Ms McDonald grew up in Rathgar, a middle-class suburb of Dublin. She was educated at a private Catholic school before attending Trinity College Dublin, an elite university that was a bastion of British rule for centuries. She first joined Fianna Fáil, long the country’s biggest party. But her friend Nora Comiskey, a veteran Fianna Fáil activist, said her departure was no surprise: “One night she was talking about united Ireland ideas and the way people should be treated by their government, and I said to her casually: ‘You’re in the wrong party, Mary Lou. I don’t think that’s Fianna Fáil at all.’ I missed her greatly.”
Gerry Adams, Ms McDonald’s predecessor, marked her out early as a potential Sinn Féin leader. As a young politician on the rise in 2004, she helped carry the coffin of Joe Cahill, a veteran IRA chief who was a colossus in the republican movement. Her rhetoric can be strident but her down-to-earth manner and personal warmth on the doorsteps cut through with voters and made a stark contrast with the stiff Mr Varadkar.
“She’s a breath of fresh air,” said Jamie Morrissey, a personal trainer from Limerick, one of many young people who turned to Sinn Féin at the ballot box, put off by the stale politics of the established parties. “She is good on the canvass trail and comes across as friendly and good-humoured, and communicates well with the ordinary voter,” said Deaglán de Bréadún, author of a book on Sinn Féin’s rise in mainstream politics. “She can also be tough and formidable.”
Ms McDonald now holds the balance of power in a highly fragmented parliament but lacks allies for a majority. Her efforts to team up with the Greens and other leftwing parties came to nothing on Friday as the party accepted it will need to align with one of its big rivals. Neither Fine Gael’s Mr Varadkar, nor Micheál Martin, leader of Fianna Fáil, will work with her because of Sinn Féin’s IRA links and its promises to ramp up spending and taxes on the wealthy and business. The established parties claim Sinn Féin’s leftist agenda will put Ireland’s economy, which is highly dependent on foreign direct investment, at risk.
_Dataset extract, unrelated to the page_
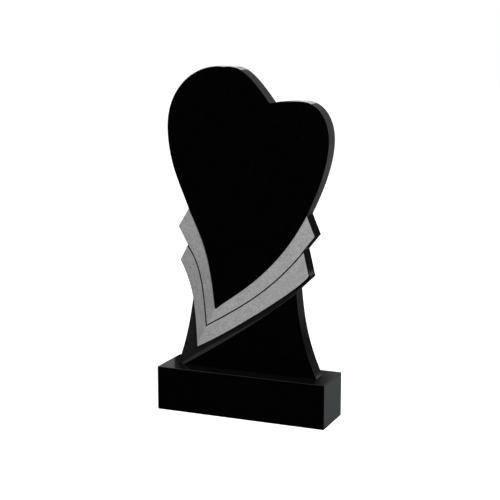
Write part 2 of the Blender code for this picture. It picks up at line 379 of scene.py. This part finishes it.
# The slab: outline corners and arcs as (x, height above the plinth) in metres
corners = {
    "ribbonTopLeft": (-0.205, 0.540), "upperTipLeft": (-0.243, 0.4785), "meetLeft": (-0.2095, 0.417),
    "lowerTipLeft": (-0.2375, 0.3635), "ribbonPoint": (-0.177, 0.068),
    "grooveEndLeft": (-0.2109, 0.4143), "groovePoint": (-0.143, 0.144), "grooveEndRight": (0.2042, 0.4218),
    "heartPointLeft": (-0.111, 0.208), "heartPointRight": (-0.103, 0.208),
    "footTopLeft": (-0.193, 0.246), "footCornerLeft": (-0.2535, 0.0),
    "footCornerRight": (0.253, 0.0), "footTopRight": (0.1795, 0.2895),
    "lowerTipRight": (0.2229, 0.344), "meetRight": (0.2035, 0.4247),
    "upperTipRight": (0.2427, 0.473), "ribbonTopRight": (0.214, 0.540),
    "shoulderRight": (0.287, 0.781), "topRight": (0.189, 0.905), "notch": (0.084, 0.897),
    "topLeft": (-0.088, 1.011), "shoulderLeft": (-0.280, 0.798),
}


def arcOf(start, handle, endHandle, end):
    # An arc whose ends are corners, given by name
    return smoothArc([corners[start], handle, endHandle, corners[end]])


arcs = {
    "heartTop": chain(
        arcOf("ribbonTopLeft", (-0.238, 0.623), (-0.276, 0.687), "shoulderLeft"),
        arcOf("shoulderLeft", (-0.285, 0.945), (-0.173, 1.017), "topLeft"),
        arcOf("topLeft", (-0.040, 1.007), (-0.017, 1.033), "notch"),
        arcOf("notch", (0.106, 0.901), (0.156, 0.905), "topRight"),
        arcOf("topRight", (0.253, 0.905), (0.287, 0.846), "shoulderRight"),
        arcOf("shoulderRight", (0.287, 0.700), (0.246, 0.605), "ribbonTopRight")),
    "heartEdgeLeft": arcOf("ribbonTopLeft", (-0.120, 0.369), (-0.127, 0.342), "heartPointLeft"),
    "heartPoint": arcOf("heartPointLeft", (-0.1105, 0.2045), (-0.1055, 0.2055), "heartPointRight"),
    "heartEdgeRight": arcOf("heartPointRight", (-0.051, 0.254), (0.107, 0.332), "ribbonTopRight"),
    "grooveLeft": arcOf("grooveEndLeft", (-0.1565, 0.348), (-0.152, 0.250), "groovePoint"),
    "grooveRight": arcOf("groovePoint", (-0.0055, 0.224), (0.098, 0.2895), "grooveEndRight"),
    "lowerEdgeLeft": arcOf("lowerTipLeft", (-0.1975, 0.290), (-0.182, 0.230), "ribbonPoint"),
    "lowerEdgeRight": arcOf("ribbonPoint", (-0.059, 0.127), (0.203, 0.305), "lowerTipRight"),
    "footSideLeft": arcOf("footTopLeft", (-0.205, 0.165), (-0.220, 0.085), "footCornerLeft"),
    "footSideRight": arcOf("footTopRight", (0.189, 0.184), (0.203, 0.108), "footCornerRight"),
    "slopeFace": smoothArc([(-0.229, 0.0), (-0.090, 0.084), (0.060, 0.182), (0.185, 0.286)]),
    "slopeGround": smoothArc([(-0.243, 0.0), (-0.085, 0.115), (0.050, 0.165), (0.185, 0.2925)]),
}

slab = {
    "arris": 1.0 * mm,          # radius of the outline's rubbed edge
    "ribbonDrop": 1.2 * mm,     # the ribbons lie this far behind the polished face
    "recess": 8.0 * mm,         # the lowered ground lies this far behind it
    "grooveHalf": 2.25 * mm,    # half the groove's width
    "grooveDepth": 3.0 * mm,    # below the ribbons
    "draft": 0.3 * mm,          # how far a cut wall leans out from its top to its foot
    "wallDraft": 0.6 * mm,      # the same for the deep wall under the lower ribbon
    "mouth": 3.0 * mm,          # the groove opens on the lower ribbon's end: its bed this far from the inner
                                # corner, its lower lip as far again
    "ledgeTip": 93.2 * mm,      # the ledge runs on to this far from the inner corner, in line with the end
    "settle": 18.0 * mm,        # inner lines reach the rim's own points over this length
    "holding": 0.4 * mm,        # a row this far from the arris keeps the side flat
    "clear": 0.05 * mm,         # the round outline stays this far inside the solid's straight facets
    "relief": 0.14 * mm,        # height of the dressed ribbons' grain
    "marks": ((3.1 * mm, 0.65, 11), (1.7 * mm, 0.35, 12)),      # its two sizes: grain, share, seed
    "marksFade": 2,             # rows at a patch's edge over which the grain fades in
    "crease": 25.0,             # degrees: sharper edges than this stay crisp
}
counts = {
    "tail": 52, "grooveLeft": 218, "grooveRight": 344,      # columns along the ribbons
    "ribbonRows": 38, "heartRows": 6, "groundRows": 4, "slopeRows": 3, "footRows": 5, "arrisRows": 4,
    "aboveFootLeft": 94, "ledge": 54, "groundRight": 3, "groundBottom": 5,
    "bottomShare": 0.6,         # of the slope's columns, those that end at the bottom
}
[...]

Barely eight months ago, Sinn Féin did not seem like much of a threat. Ms McDonald’s leadership was in trouble after the party sunk to less than 10 per cent in local elections. But they changed tactics. “They were all about shouting from the sidelines and crying crisis, and suddenly they came up with solutions,” said Ipsos pollster Kieran O’Leary.
Ms McDonald’s party stressed its own proposals to improve the health service and address Ireland’s chronic shortage of affordable housing. Her political opponents said these were unrealistic but they struck a chord, especially with the young.
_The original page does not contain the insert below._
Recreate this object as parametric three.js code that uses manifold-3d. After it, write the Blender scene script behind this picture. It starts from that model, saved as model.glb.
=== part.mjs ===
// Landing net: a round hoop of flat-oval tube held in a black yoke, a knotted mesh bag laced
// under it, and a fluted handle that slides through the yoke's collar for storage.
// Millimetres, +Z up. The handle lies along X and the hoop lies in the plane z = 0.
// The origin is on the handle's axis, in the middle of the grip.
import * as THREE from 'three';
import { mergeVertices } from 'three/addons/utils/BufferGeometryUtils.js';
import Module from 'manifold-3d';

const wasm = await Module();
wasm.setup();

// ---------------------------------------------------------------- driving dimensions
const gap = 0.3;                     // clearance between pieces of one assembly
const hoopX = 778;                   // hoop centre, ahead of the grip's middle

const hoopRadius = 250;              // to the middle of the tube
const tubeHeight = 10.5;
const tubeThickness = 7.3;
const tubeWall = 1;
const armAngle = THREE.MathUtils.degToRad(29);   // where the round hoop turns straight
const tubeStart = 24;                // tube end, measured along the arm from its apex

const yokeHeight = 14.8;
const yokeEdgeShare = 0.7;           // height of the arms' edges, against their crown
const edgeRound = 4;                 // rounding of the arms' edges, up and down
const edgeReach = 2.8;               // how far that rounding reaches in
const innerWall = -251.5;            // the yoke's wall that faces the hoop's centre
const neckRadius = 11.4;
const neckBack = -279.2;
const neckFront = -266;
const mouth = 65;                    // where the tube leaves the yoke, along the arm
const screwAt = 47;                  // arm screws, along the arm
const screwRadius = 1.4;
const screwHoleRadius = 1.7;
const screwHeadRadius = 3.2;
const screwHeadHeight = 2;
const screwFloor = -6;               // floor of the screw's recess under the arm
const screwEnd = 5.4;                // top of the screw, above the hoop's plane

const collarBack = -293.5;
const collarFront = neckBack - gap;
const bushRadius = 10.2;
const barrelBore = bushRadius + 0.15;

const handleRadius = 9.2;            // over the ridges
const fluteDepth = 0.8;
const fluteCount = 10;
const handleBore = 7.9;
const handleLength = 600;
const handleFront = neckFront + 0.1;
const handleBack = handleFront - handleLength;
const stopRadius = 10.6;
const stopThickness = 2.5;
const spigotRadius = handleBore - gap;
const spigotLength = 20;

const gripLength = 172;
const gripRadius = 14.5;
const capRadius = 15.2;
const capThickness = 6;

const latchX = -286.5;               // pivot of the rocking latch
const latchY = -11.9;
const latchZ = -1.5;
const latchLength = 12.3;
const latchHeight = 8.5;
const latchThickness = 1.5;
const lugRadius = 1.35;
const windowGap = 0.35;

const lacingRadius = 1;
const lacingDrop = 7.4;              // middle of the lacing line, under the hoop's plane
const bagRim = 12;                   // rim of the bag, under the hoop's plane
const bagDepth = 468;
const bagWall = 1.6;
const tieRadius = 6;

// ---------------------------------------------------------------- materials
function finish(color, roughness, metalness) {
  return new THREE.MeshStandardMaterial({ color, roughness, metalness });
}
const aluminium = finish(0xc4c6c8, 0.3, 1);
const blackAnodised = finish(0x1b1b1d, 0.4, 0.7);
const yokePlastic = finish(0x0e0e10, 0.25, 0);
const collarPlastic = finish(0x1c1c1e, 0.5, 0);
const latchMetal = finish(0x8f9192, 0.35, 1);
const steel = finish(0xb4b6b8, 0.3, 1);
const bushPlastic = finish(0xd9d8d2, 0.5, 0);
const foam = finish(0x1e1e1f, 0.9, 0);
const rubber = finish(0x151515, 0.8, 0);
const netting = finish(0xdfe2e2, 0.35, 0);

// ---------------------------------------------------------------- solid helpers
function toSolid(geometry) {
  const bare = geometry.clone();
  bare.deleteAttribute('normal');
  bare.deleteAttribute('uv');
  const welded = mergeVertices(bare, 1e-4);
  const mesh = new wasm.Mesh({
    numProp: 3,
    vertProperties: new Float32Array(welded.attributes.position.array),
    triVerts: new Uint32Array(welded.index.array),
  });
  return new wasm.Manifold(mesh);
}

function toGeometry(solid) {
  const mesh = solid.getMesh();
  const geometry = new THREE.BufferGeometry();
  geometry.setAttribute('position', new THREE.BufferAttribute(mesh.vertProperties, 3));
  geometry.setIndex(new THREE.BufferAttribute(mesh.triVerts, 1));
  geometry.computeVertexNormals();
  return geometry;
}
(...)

In the years of austerity following Ireland’s 2008 crash, Ms McDonald threw herself into social causes. She backed the repeal of a constitutional ban on abortion, becoming a prominent liberal face in a 2018 referendum that passed by a two-thirds majority. “Sinn Féin captured the mood quite well: that we cannot be prisoners of our past,” says Mr O’Leary.
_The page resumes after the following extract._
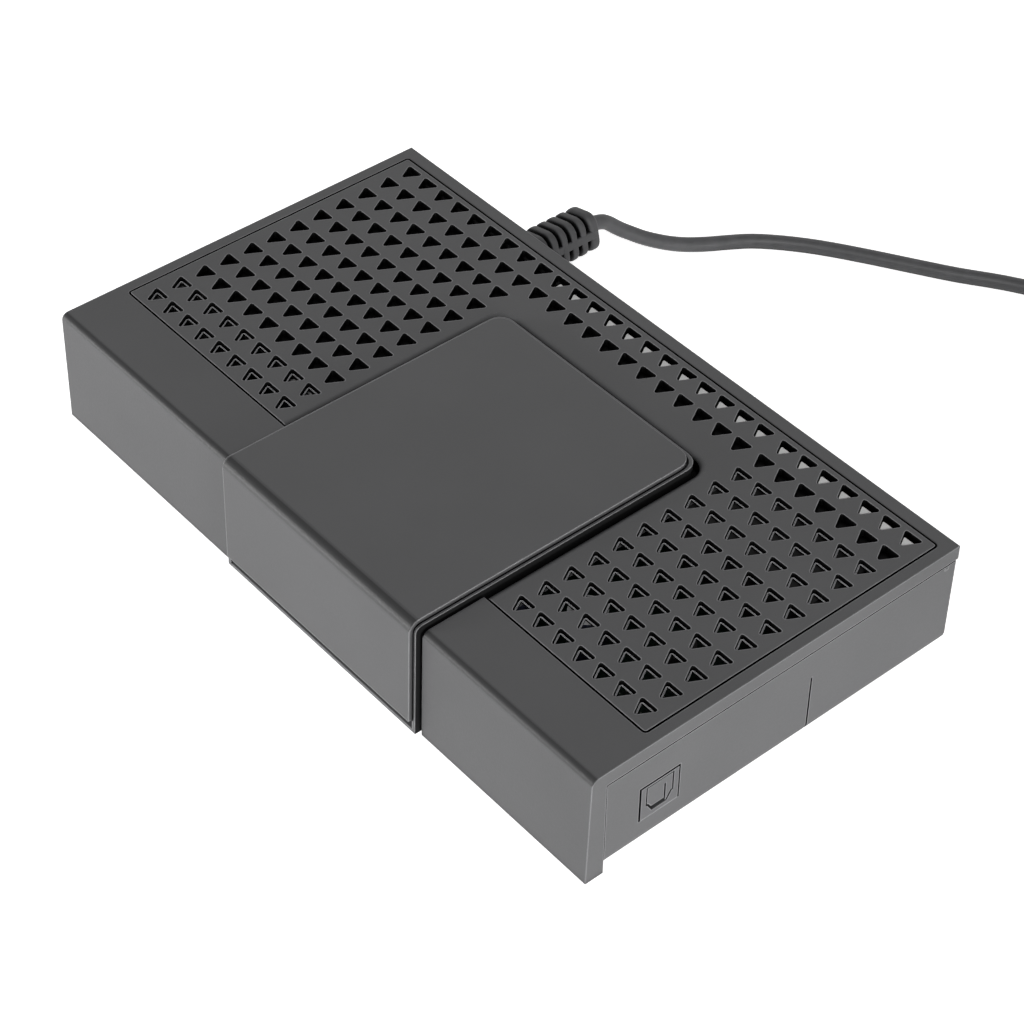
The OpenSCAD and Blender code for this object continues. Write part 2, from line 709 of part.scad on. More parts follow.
// Openings in the rear wall
module rear_cuts() {
    y0 = back_y - tray_t - over;
    y1 = back_y + over;
    rod_y(f_x, f_z, f_r + f_collar + socket_gap, y0, y1);
    rod_y(dc_x, dc_z, dc_snout + socket_gap, y0, y1);
    slab([hdmi_x - hdmi_w / 2 - socket_gap, y0, deck_z - socket_gap],
        [hdmi_x + hdmi_w / 2 + socket_gap, y1, deck_z + hdmi_h + socket_gap]);
    slab([usb_x - usb_w / 2 - socket_gap, y0, deck_z - socket_gap],
        [usb_x + usb_w / 2 + socket_gap, y1, deck_z + usb_h + socket_gap]);
}

// Two groups of long vents with round ends in the floor
module vents() for (s = [-1, 1], i = [0:vent_n - 1]) {
    x = s * body_w * vent_x_share + (i - (vent_n - 1) / 2) * vent_pitch;
    y = (front_y + back_y) / 2;
    l = body_d * vent_l_share / 2;
    for (e = [-l, l]) rod_z(x, y + e, vent_w / 2, base_z - over, floor_z + over);
    slab([x - vent_w / 2, y - l, base_z - over], [x + vent_w / 2, y + l, floor_z + over]);
}

// Sheet metal behind the sockets. Its top flange steps up in front of the ledge, so that it lies
// right under the rear row of holes.
module rear_shield() color("#b9babb") difference() {
    union() {
        slab([shield_x0, shield_y, board_z], [shield_x1, shield_y + shield_t, shield_top]);
        slab([shield_x0, flange_y1 - shield_t, shield_top - shield_t],
            [shield_x1, shield_y + shield_t, shield_top]);
        slab([shield_x0, flange_y1 - shield_t, shield_top - shield_t], [shield_x1, flange_y1, flange_z]);
        slab([shield_x0, flange_y0, flange_z - shield_t], [flange_x1, flange_y1, flange_z]);
    }
    rod_y(f_x, f_z, f_inner + fit, shield_y - over, back_y);
    for (s = [[hdmi_x, hdmi_w, hdmi_h], [usb_x, usb_w, usb_h]])
        slab([s[0] - s[1] / 2 - fit, shield_y - over, deck_z - fit],
            [s[0] + s[1] / 2 + fit, back_y, deck_z + s[2] + fit]);
}

// Black sheet under the left block of holes, with a strip along the second row
module insulator_sheet() color("#141414") {
    z = top_z - grille_t - ledge_t;
    difference() {
        union() {
            slab([-field_x, field_y0 + 2 * pitch_y, z - sheet_t], [trim_x - shelf_half - fit, field_y1, z]);
            slab([-field_x, row_y0 - pitch_y - hole_l / 2 - flange_past, z - sheet_t],
                [field_x, row_y0 - hole_l / 2, z]);
        }
        rod_z(post_side - body_w / 2, back_y - post_back, post_r + fit, z - sheet_t - over, z + over);
        slab([-body_w / 2, back_y - post_back, z - sheet_t - over], [post_side - body_w / 2, back_y, z + over]);
    }
}

module main_board() color("#10201a") difference() {
    union() {
        slab([-board_x, board_y0, board_z], [board_x, board_y1, deck_z]);
        slab([board_x - weld, tab_y0, board_z], [tab_x, tab_y1, deck_z]);
    }
    for (p = board_screw_places()) rod_z(p[0], p[1], board_screw_r + fit, board_z - over, deck_z + over);
}

module board_screws() color("#9c9ea0") for (p = board_screw_places()) {
    rod_z(p[0], p[1], board_screw_r - fit, floor_z, deck_z + weld);
    rod_z(p[0], p[1], head_r, deck_z, deck_z + head_h);
}

module case_screws() color("#3a3a3c") for (p = screw_places()) {
    rod_z(p[0], p[1], pilot_r - fit / 2, base_z + head_h / 2 - weld, floor_z + post_r * 2);
    rod_z(p[0], p[1], head_r, base_z - head_h / 2, base_z + head_h / 2);
}

module rubber_feet() color("#1c1c1e") for (p = foot_places()) translate([p[0], p[1], 0]) rotate_extrude()
    polygon([[0, 0], [foot_r - foot_sink, 0], [foot_r, foot_sink], [foot_r, base_z + foot_sink],
        [0, base_z + foot_sink]]);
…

One persistent criticism is that Ms McDonald is not fully in control of a party that is still in thrall to people with IRA links. Peadar Tóibín, who left Sinn Féin over its support for abortion, said its discipline was a strength but also a weakness. “There’s no room for dissent . . . she’s a cog in the system rather than the driver of the vehicle. She doesn’t have the same political gravity that Gerry Adams had, in the sense that not all wings of the party would really warm to her,” he said. “That could cause her problems in the future.”